With her hourglass figure and Balanchine legs, Vine’s the kind of statuesque bombshell who might well have been the model for Jessica Rabbit, but it was her ability to wring laughter from a line as mundane as “Ernie, it’s DELICIOUS” that made comparisons to Lucille Ball almost inevitable. Possessed of the same gift for physical comedy, and every bit as gorgeous, Vine made the audience hers merely by saying, “I’m having a Tyra moment” or “When you’re ready, baby, stick it in.” And ever gracious, she knew when to cede the spotlight—to THAT VOICE.

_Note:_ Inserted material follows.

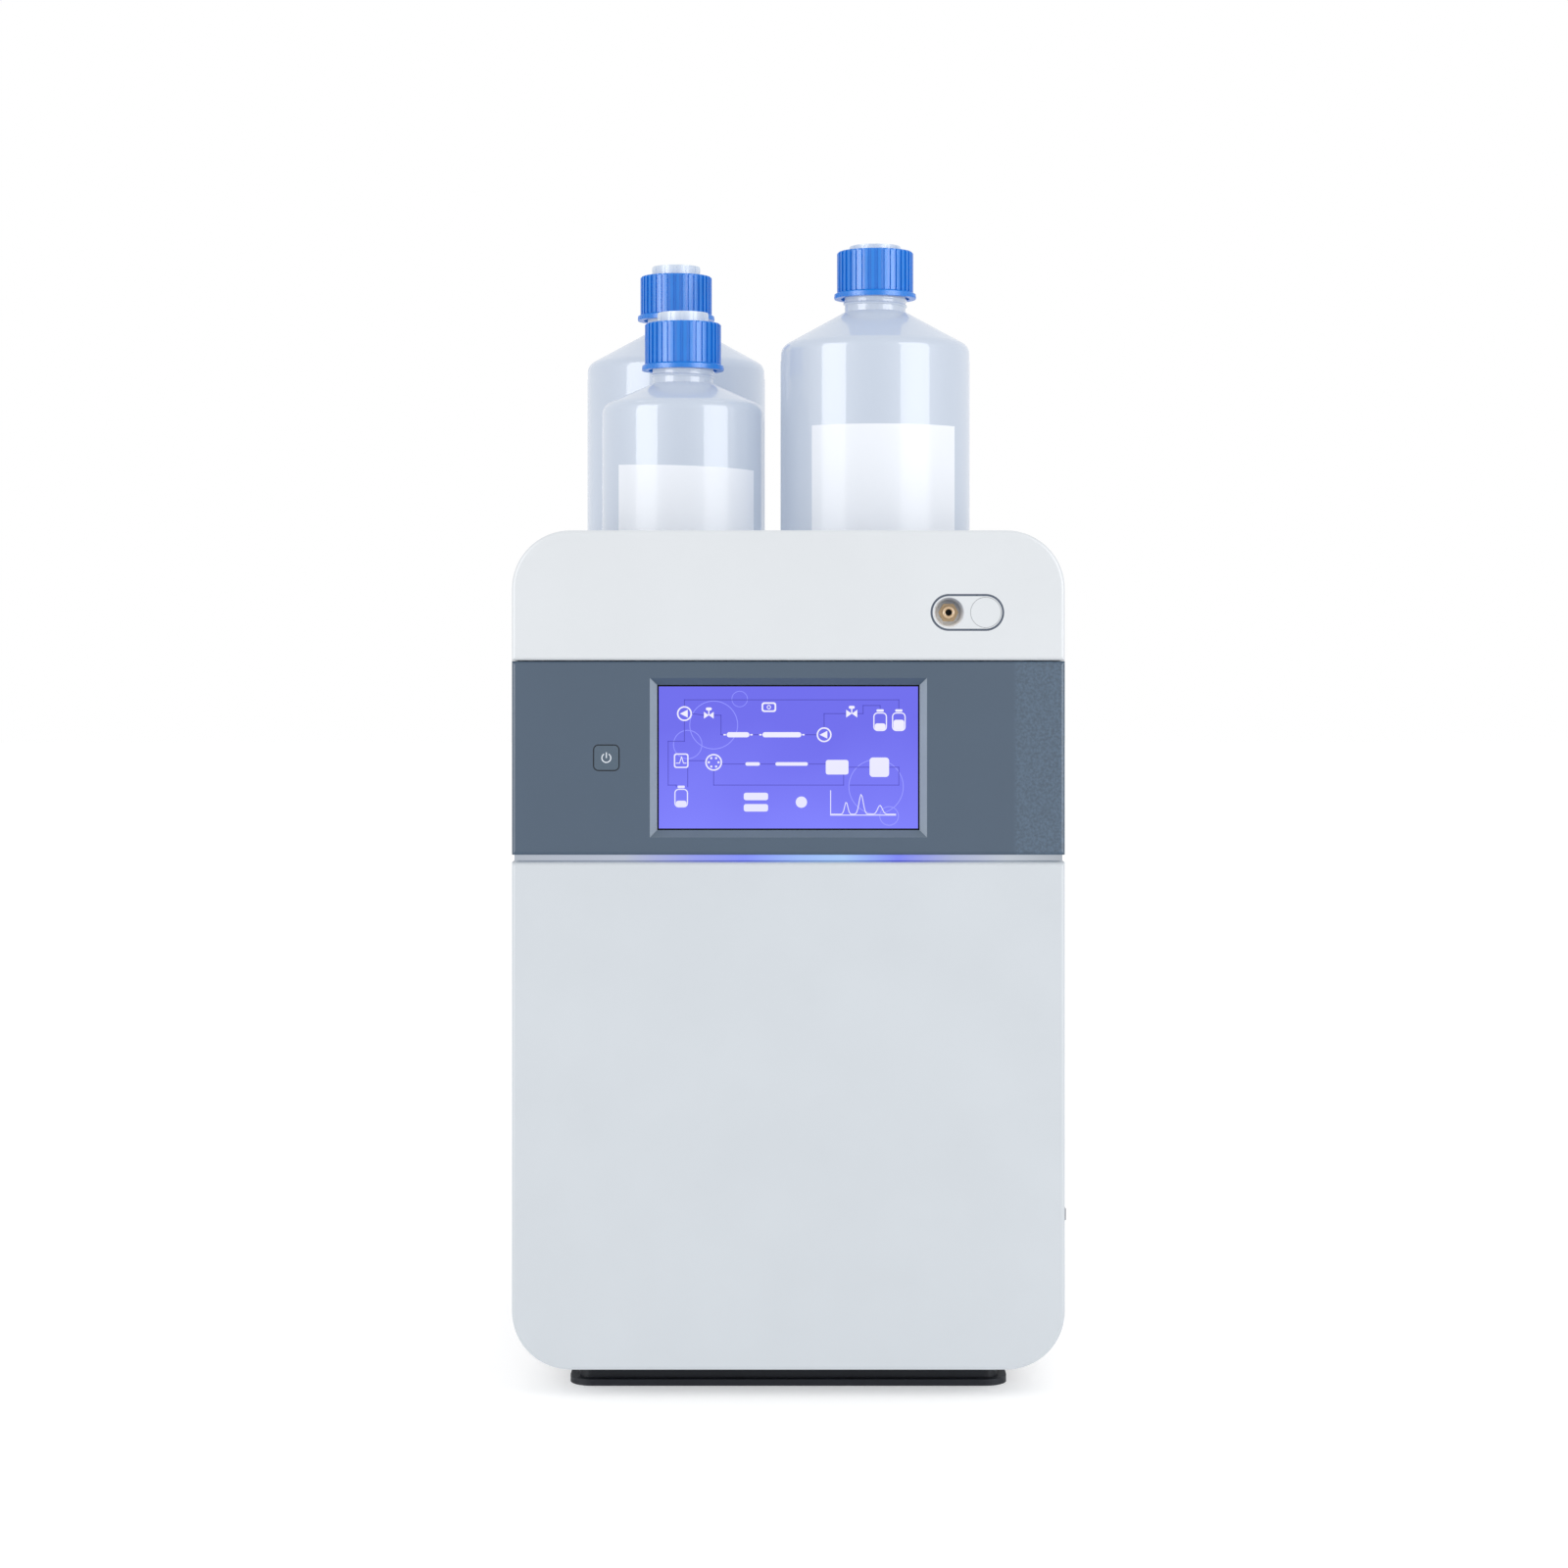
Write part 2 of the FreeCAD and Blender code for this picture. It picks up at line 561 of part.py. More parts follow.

A vision in black satin, there she was: Joey Arias in the room’s center. One blue spot, mike in hand, singing “You’ve Changed.” No, not just singing it—living it, and making those lyrics personal, evoking not only Billie Holiday, and all of Holiday’s disappointments, but our own heartbreaks as well: "I can't understand/You've changed/You've forgotten the words/‘I love you’” That sensual voice, tortured by love—before she was off again, regaling us with tales of Cole Porter’s sexploits with sailors, which provided fresh illumination into her version of Porter’s “Love For Sale.”

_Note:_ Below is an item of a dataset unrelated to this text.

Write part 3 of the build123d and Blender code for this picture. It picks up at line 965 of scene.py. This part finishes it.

Not to be outdone by Vine’s spontaneity with the audience, Arias, too, reached into the front row—and pulled up Paul from Miami. A straight man, whose girlfriend had conveniently disappeared into the bathroom, Paul proved the perfect foil for Arias’s antics, which included the insertion of her microphone deep into the nether regions of Paul’s pants, whereupon Arias sang to Paul’s crotch, that rough and breathy voice circling around Spiegeltent. Oh, Billie, oh, Marlene—surely the girls above were shrieking with laughter as loud as the rest of us.

And when Vine returned to sing “That Old Black Magic” with Arias, it was indeed magical. For their finale, the two of them ripped into “All of Me,” trading epithets and sobriquets like tennis pros acing each other, singing with barely-contained laughter “Mistress of the Dark” and “Queen of the Internet,” “Blond Jewish Whore” and “Aztec Goddess”—until the two of them were prostrate on the circular stage, singing cheek to cheek, their obvious affection and respect for each other undeniable and generous.

To see these two sharing a stage was to be grateful for the legends that have preceded them—whose gifts Vine and Arias have received, revived and transformed into their own sui generis entertainment. SINsational could hardly be more apt—although the real sin would be in missing this audacious show.